Cognee vs Mazemaker
Cognee describes itself as “AI memory at scale” — an LLM-driven knowledge-graph constructor that fuses with vector search at retrieval time. We will run it on LongMemEval-S 500q. No number until the run lands.
Their architecture
Cognee runs an LLM extraction step that builds a knowledge graph (entities + relations) from the corpus. At query time, retrieval combines the graph walk with vector search over chunk embeddings. The graph-construction step is the system’s defining feature — and its main cost surface. Repo: topoteretes/cognee.
Methodology — locked
- Dataset: LongMemEval-S, all 500 questions, identical haystack split.
- Retrieval: top-k=10. Cognee uses its KG + vector hybrid; Mazemaker uses hybrid + ColBERT @ 1.5 + (optional) PPR graph traversal on its own auto-built graph.

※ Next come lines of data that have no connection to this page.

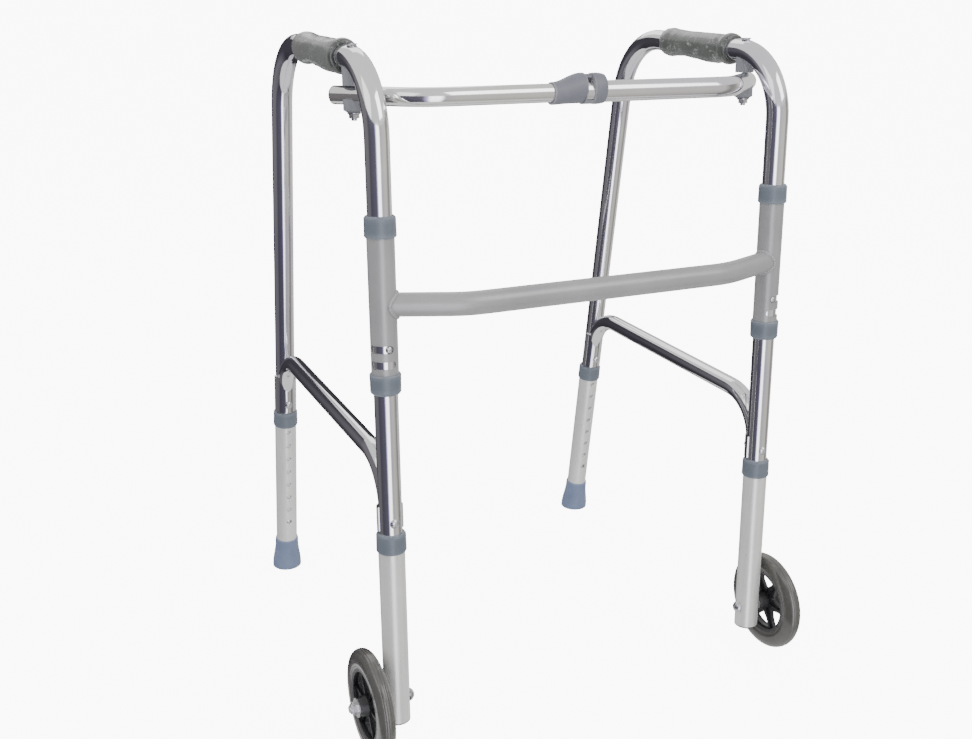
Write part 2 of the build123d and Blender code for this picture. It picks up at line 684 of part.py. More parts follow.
def main():
    os.makedirs("parts", exist_ok=True)
    outer = swept(side_path(), SIDE_R)
    handed = {
        "sleeve": sleeve(),
        "sleeve_collars": sleeve_collars(),
        "side_tube": side_tube(outer),
        "brace": brace(outer),
        "brace_bolts": brace_bolts(),
        "stop_screw": stop_screw(),
        "grip": grip(),
        "leg_springs": leg_springs(),
        "front_snap_button": snap_button(front_axis(FRONT_BUTTON_Z), 90),
        "rear_snap_button": snap_button(rear_axis(REAR_BUTTON_Z), -90),
        "front_leg": lower_leg(front_axis, FRONT_LEG_LOW_Z, FRONT_COLLAR_Z, FRONT_BUTTON_Z, 90)
        - axle_plane() * Cylinder(AXLE_R + 0.05, 60),
        "front_leg_collar": leg_collar(front_axis, FRONT_COLLAR_Z),
        "front_leg_plug": foot_plug(),
        "axle_bolt": axle_bolt(),
        "axle_sleeve": axle_sleeve(),
        "axle_nut": axle_nut(),
        "rear_leg": lower_leg(rear_axis, REAR_LEG_LOW_Z, REAR_COLLAR_Z, REAR_BUTTON_Z, -90),
        "rear_leg_collar": leg_collar(rear_axis, REAR_COLLAR_Z),
        "rubber_tip": rubber_tip(),
        "wheel_hub": hub(),
        "tyre": tyre(),
    }
    for name, shape in handed.items():
        save(f"left_{name}", shape)
        pieces = shape if isinstance(shape, list) else [shape]
        save(f"right_{name}", [mirrored(piece) for piece in pieces])
    save("left_pivot_spacer", pivot_spacer(outer, INNER_BAR_R))
    save("right_pivot_spacer", mirrored(pivot_spacer(outer, OUTER_BAR_R)))
    save("cross_tube", cross_tube())
    left_solid = swept(bar_path(-1, LEFT_END_ANGLE, LEFT_BAR_BEND, LEFT_TAIL, INNER_TIP_X), INNER_BAR_R)
    right_solid = swept(bar_path(1, RIGHT_END_ANGLE, RIGHT_BAR_BEND, RIGHT_TAIL, OUTER_MOUTH_X), OUTER_BAR_R)
    save("left_bar", left_bar())
    save("right_bar", right_bar())
    save("left_bar_saddle", bar_saddle(-1, INNER_BAR_R, left_solid))
    save("right_bar_saddle", bar_saddle(1, OUTER_BAR_R, right_solid))
    save("left_bar_plug", end_plug(-1, LEFT_END_ANGLE, LEFT_TAIL, INNER_BAR_R - TUBE_WALL, INNER_BAR_R))
    save("right_bar_plug", end_plug(1, RIGHT_END_ANGLE, RIGHT_TAIL, OUTER_BAR_BORE_R, OUTER_BAR_R))
    save("left_pivot_bolt", left_pivot_bolt())
    save("left_pivot_nut", flange_nut(-1, INNER_BAR_R))
    save("right_pivot_screw", right_pivot_screw())
    save("right_pivot_stud", right_pivot_stud())
    save("right_pivot_nut", flange_nut(1, OUTER_BAR_R))
    save("lock_housing", lock_housing())
    save("release_button", release_button())
    save("bar_snap_pin", bar_snap_pin())
    save("bar_snap_spring", bar_snap_spring())


main()
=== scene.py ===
import json
from math import atan2, cos, pi, radians, sin, sqrt

import bmesh
import bpy
from mathutils import Matrix, Vector, noise


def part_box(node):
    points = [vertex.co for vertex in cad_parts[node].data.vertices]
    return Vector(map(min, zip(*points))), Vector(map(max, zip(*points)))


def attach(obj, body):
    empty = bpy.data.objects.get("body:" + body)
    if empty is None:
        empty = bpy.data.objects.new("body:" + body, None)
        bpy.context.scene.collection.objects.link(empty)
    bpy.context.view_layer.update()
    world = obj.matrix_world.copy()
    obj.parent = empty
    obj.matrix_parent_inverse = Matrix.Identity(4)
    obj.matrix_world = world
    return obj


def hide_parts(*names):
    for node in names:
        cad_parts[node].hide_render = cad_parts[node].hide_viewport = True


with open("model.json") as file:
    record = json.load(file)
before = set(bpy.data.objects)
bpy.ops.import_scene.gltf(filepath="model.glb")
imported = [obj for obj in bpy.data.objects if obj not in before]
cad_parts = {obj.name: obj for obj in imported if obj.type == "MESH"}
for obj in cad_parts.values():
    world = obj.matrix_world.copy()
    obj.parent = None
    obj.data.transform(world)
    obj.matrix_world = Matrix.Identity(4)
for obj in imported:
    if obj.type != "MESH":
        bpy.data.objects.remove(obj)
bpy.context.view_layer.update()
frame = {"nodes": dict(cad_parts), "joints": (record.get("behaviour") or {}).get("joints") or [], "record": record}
scene = bpy.context.scene
joints = {joint["name"]: joint for joint in frame["joints"]}
record = frame["record"]

SIDES = (("left", -1), ("right", 1))


# ---------------------------------------------------------------- camera
CAMERA_YAW, CAMERA_PITCH, CAMERA_ROLL = -25.7, -19.798, 1.033  # degrees
CAMERA_PLACE = (-0.6264, -1.2168, 0.8445)
CAMERA_LENS, CAMERA_SENSOR = 42.11, 36.0  # millimetres


def make_camera():
    yaw, pitch, roll = (radians(value) for value in (CAMERA_YAW, CAMERA_PITCH, CAMERA_ROLL))
    forward = Vector((-sin(yaw) * cos(pitch), cos(yaw) * cos(pitch), sin(pitch)))
    right = Vector((cos(yaw), sin(yaw), 0))
    up = right.cross(forward)
    across = right * cos(roll) + up * sin(roll)
    upward = up * cos(roll) - right * sin(roll)
    data = bpy.data.cameras.new("camera")
    data.sensor_width = CAMERA_SENSOR
    data.lens = CAMERA_LENS
    data.clip_start, data.clip_end = 0.05, 200.0
    camera = bpy.data.objects.new("camera", data)
    turn = Matrix((across, upward, -forward)).transposed().to_4x4()
    camera.matrix_world = Matrix.Translation(CAMERA_PLACE) @ turn
    scene.collection.objects.link(camera)
    scene.camera = camera
    return camera


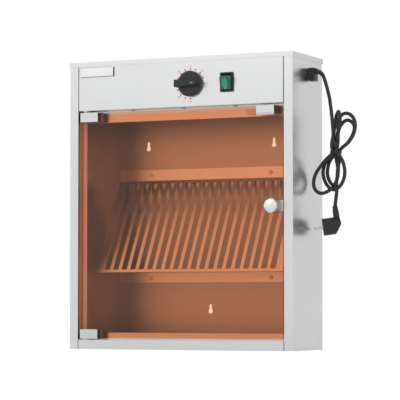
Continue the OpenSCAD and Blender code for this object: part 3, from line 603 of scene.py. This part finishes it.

- Cost surface: tokens spent on Cognee’s LLM-graph-construction stage are reported alongside accuracy. Mazemaker builds its graph mechanically (cosine-similarity edges + dream-cycle consolidation) at zero LLM cost.
- Latency surface: Cognee’s ingest is order-minutes per session; Mazemaker’s is order-milliseconds per turn. The benchmark reports wall-clock ingest cost separately from query latency, since they’re different operational concerns.
- Judge: identical —
substring_match. - Reproducibility: shell script in
benchmarks/external/cognee_run.sh, committed before the run.
Mazemaker reference (LongMemEval-S 500q)
| Config | R@1 | R@5 | R@10 | MRR | p50 |
|---|---|---|---|---|---|
| master baseline (hybrid) | 0.8064 | 0.9596 | 0.983 | 0.8733 | — |
| + ColBERT @ 1.5 | 0.8574 | 0.9787 | 0.9894 | 0.9114 | 56.9 ms |
Why this comparison matters
Cognee’s thesis is that LLM-built KGs produce better recall than mechanical embedding graphs. The Mazemaker thesis is that mechanical embedding edges + idle dream-cycle consolidation produce comparable recall at zero LLM-ingest cost. The benchmark answers whether either thesis survives a 500-question harness with cited tokens.
What “queued” means
- Harness exists. Methodology is locked.
- When the JSON lands, this page updates with the verified table — same shape as the Hindsight page.
- If Cognee’s numbers reverse our finding, we publish them here, unedited.